The Bessamatic was an 35mm SLR camera made by Voigtländer in the 1960s, featuring a selenium meter.
It uses a leaf shutter rather than the more common (in SLR cameras) focal plane shutter. This is a Synchro-Compur shutter mounted behind the lens, which is interchangeable. The shutter speeds go from "B" to 1/500. 
The most common lenses found on the Bessamatic are the Color-Lanthar, Color-Skopar, and Color-Skopar X all of which are 50mm focal length f/2.8 although the 50mm f/2 Septon is also fitted to these cameras, and is highly prized. 
The 35mm Skoparex is unusual, but not hard to find.
The 135mm f/4 Super-Dynarex is relatively common, although the 200mm and 350mm Super-Dynarex lenses are relatively rare and expensive. 
The Bessamatic was the first SLR to be fitted with a zoom lens, the Zoomar. This is a highly sought after collectible and is quite expensive.

The Bessamatic has a reputation as a tricky camera to repair, although if looked after it can be reliable and pleasant to use. It is certainly worth seeking out someone familiar with this model for servicing and repair, as the reputation is not totally unfounded. The mechanism is very precisely made with many small components and can be damaged if any of the controls are forced. This can easily turn a minor repair into a camera fit for spare parts use.
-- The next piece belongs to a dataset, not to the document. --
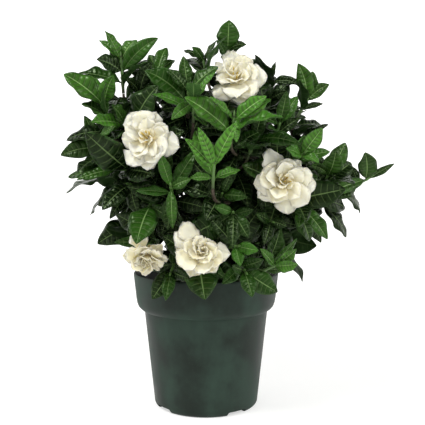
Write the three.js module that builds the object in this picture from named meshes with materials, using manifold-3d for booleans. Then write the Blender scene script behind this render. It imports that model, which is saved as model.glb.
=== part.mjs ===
// A double-flowered gardenia in a moulded nursery pot, in millimetres, +Z up.
// The origin is on the pot's axis, on the flat underside that it stands on. -Y is the front.
//
// The pot is one thin shell with a deep collar and four drain notches. It holds a plug of potting mix.
// The shrub's root crown stands in a hole in the mix and forks into main branches and twigs, all one body.
// Each twig ends in a leafy shoot, one body of stem and whorled leaves, and five of those carry a bloom.
import * as THREE from "three";
import { mergeGeometries, mergeVertices } from "three/addons/utils/BufferGeometryUtils.js";
import Module from "manifold-3d";

const wasm = await Module();
wasm.setup();

// ---- driving dimensions -------------------------------------------------------------------------

const GAP = 0.3; // between pieces that touch
const WELD = 1e-3; // vertices closer than this are one

const POT_HEIGHT = 150;
const RIM_RADIUS = 82.3;
const COLLAR_RADIUS = 79.4; // near the collar's lower edge
const COLLAR_BOTTOM = 109; // height of the collar's lower lip
const WALL_RADIUS = 70.6; // of the tapering wall, where it meets the collar
const FOOT_RADIUS = 59; // of the wall, just above its rounded foot
const FOOT_ROUND = 10;
const POT_WALL = 2;
const POT_SIDES = 24;

const NOTCH_COUNT = 4;
const NOTCH_FIRST = 36.5; // degrees from the front, towards +X
const NOTCH_WIDTH = 25;
const NOTCH_HEIGHT = 4.5;

const MIX_LEVEL = 134;
const MIX_RELIEF = 1.6; // height of the lumps in its surface

const CROWN_RADIUS = 8;
const CROWN_BOTTOM = 106;
const CROWN_TOP = 134;
const CROWN_HOLE = 9.5;
const BRANCH_RADIUS = [3.6, 2.2];
const TWIG_RADIUS = [2.2, 1.6];
const SHOOT_RADIUS = [2, 1.4];
const FORKS_PER_BRANCH = 14;

const LEAF_THICKNESS = 1.3;
const LEAF_CLEARANCE = 1.4; // a leaf keeps this far from its neighbours, measured from its middle
const SEED = 11;

// ---- the plant's plan ---------------------------------------------------------------------------

// Where each main branch of the shrub ends. All of them rise from the crown.
const BRANCH_ENDS = [
  [-78, -34, 285],
  [-22, -22, 335],
  [72, -28, 300],
  [112, -14, 232],
  [-52, 62, 290],
  [48, 60, 300],
];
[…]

There is also a Bessamatic CS – which has TTL CdS metering, typically fitted with a Color-Lanthar 50 mm/f2.8 lens. This was made only for a short time and is relatively uncommon.

The Bessamatic m was an entry level model which has no meter at all, and is uncommon today.

Lenses

List of Voigtländer Bessamatic/Ultramatic SLR DKL-mount lenses:

Voigtländer Skoparex 35mm f3.4 (I: 0.9/1m or 3 ft; II: 0.9/1m and 3 ft; III: 0.9/1m and 3 ft + bigger ring; IV: 0.4m and 1.5 ft + bigger ring)
Voigtländer Skopagon 40mm f2.0 (I: 0.9m or 3 ft; II: 0.9m and 3 ft; III: 0.5m and 2 ft)
Voigtländer Color-Skopar X 50mm f2.8 (I: 0.9/1m or 3 ft; II: 0.9/1m and 3 ft; III: 0.9/1m and 3 ft + bigger ring; IV: 0.6m and 2 ft + bigger ring)
Voigtländer Color-Skopar 50mm f2.8 (0.6m and 2 ft + bigger ring; since ca. 1965)
Voigtländer Color-Lanthar 50mm f2.8 (for Bessamatic m)
Voigtländer Septon 50mm f2.0 (I: 0.9m or 3 ft; II: 0.9m and 3 ft; III: 0.6m and 2 ft)
Voigtländer Dynarex 90mm f3.4
Voigtländer Dynarex 100mm f4.8
Voigtländer Super-Dynarex 135mm f4.0 (I: 4m or 13 ft; II: 4m and 13 ft)
Voigtländer Super-Dynarex 200mm f4.0
Voigtländer Super-Dynarex 350mm f5.6
Voigtländer Zoomar 36–82mm f2.8

Originally, the lenses were labelled with either metric or imperial distance scales (type I). Later versions featured both (type II and higher). Some later types also had a thicker ring. Some of the lenses had better close focusing capabilities in late types. Lenses produced after 1959 are marked with a yellow dot, indicating the presence of a special cutout to transfer a lens's maximum aperture (2, 2.8, 3.4, or 4 and higher) for use with the Ultramatic and Ultramatic CS.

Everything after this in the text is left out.